Kemristekdikti: evaluasi publikasi ilmiah profesor tetap dilakukan

id ali ghufron mukti

Kemristekdikti: evaluasi publikasi ilmiah profesor tetap dilakukan

Ali Ghufron Mukti (Foto Antara)

Jakarta (Antaranews Jogja)- Direktur Jenderal Sumber Daya Iptek dan Dikti Kementerian Riset, Teknologi dan Pendidikan Tinggi Ali Ghufron Mukti mengatakan evakuasi publikasi ilmiah bereputasi internasional profesor dan dosen tetap dilakukan namun yang berbeda hanya waktu pemberlakuan pemangkasan tunjangan kehormatan.

          "Evaluasi untuk publikasi tetap dilakukan sepanjang periode 2015 hingga November 2017. Namun yang berbeda hanya waktu penerapan pemangkasan tunjangannya yang baru akan diterapkan pada November 2019," ujar Ghufron di Jakarta, Senin.

         Kementerian Riset, Teknologi dan Pendidikan Tinggi (Kemristekdikti) melakukan revisi mengenai peraturan menteri terkait tunjangan kehormatan profesor atau Permenristekdikti Nomor 20 Tahun 2017 Tentang Tunjangan Profesi Dosen dan Tunjangan Kehormatan Profesor.

          Dalam Permenristekdikti 20/2017 disebutkan bahwa tunjangan kehormatan profesor akan diberikan jika memiliki paling sedikit memiliki satu jurnal internasional bereputasi dalam kurun waktu tiga tahun terakhir. Jika tak memenuhi persyaratan maka tunjangan tersebut akan dihentikan sementara.

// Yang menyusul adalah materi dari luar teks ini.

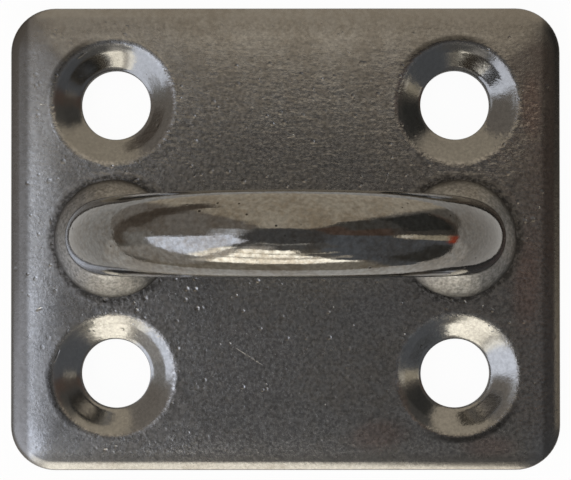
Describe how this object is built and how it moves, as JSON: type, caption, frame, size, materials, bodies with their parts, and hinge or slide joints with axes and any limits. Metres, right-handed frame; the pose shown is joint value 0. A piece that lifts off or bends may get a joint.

         Berdasarkan aplikasi Science and Technology Index (SINTA) Ristekdikti selama tiga tahun terakhir, per akhir 2017 baru ada 1.551 orang profesor yang publikasinya memenuhi syarat sesuai dengan Permenristekdikti Nomor 20 Tahun 2017.

            Padahal, jumlah profesor yang sudah mendaftar pada aplikasi SINTA sebanyak 4.200 orang. Sedangkan untuk lektor kepala, dari 17.133 orang yang mendaftar SINTA, hanya 2.517 orang yang lolos memenuhi syarat publikasi.

         "Jumlah dosen Indonesia saat ini tercatat 283.653 orang, yang 5.463 di antaranya adalah profesor, 58.986 lektor, dan 32.419 merupakan lektor kepala. Dengan demikian memang belum semuanya mendaftar pada aplikasi SINTA. Bisa jadi para dosen tersebut produktif tetapi tidak terdeteksi karena tidak ada dalam sistem," tutur Ghufron.

             Peraih gelar Doktor Kehormatan bidang kesehatan dari Coventry University Inggris itu mengimbau para dosen untuk tidak sembarangan memasukkan tulisan ilmiahnya ke dalam jurnal yang tidak bereputasi.

         "Tapi tidak selamanya juga harus Scopus. Bisa jurnal bereputasi lainnya," tegas dia.

           Menurut Ghufron, dalam penulisan publikasi internasional, seorang dosen atau profesor tidak harus menjadi penulis pertama, tetapi juga bisa bekerja sama dengan dosen atau peneliti lain. .

       Ghufron juga mengakui ada beberapa kendala yang membuat dosen kurang produktif untuk menulis seperti waktu dosen Indonesia habis untuk mengajar, budaya menulis ilmiah masih rendah, tidak semua dosen mudah mencari dana penelitian, serta tidak ada sanksi yang tegas bagi mereka yang tidak menjalankan tugasnya.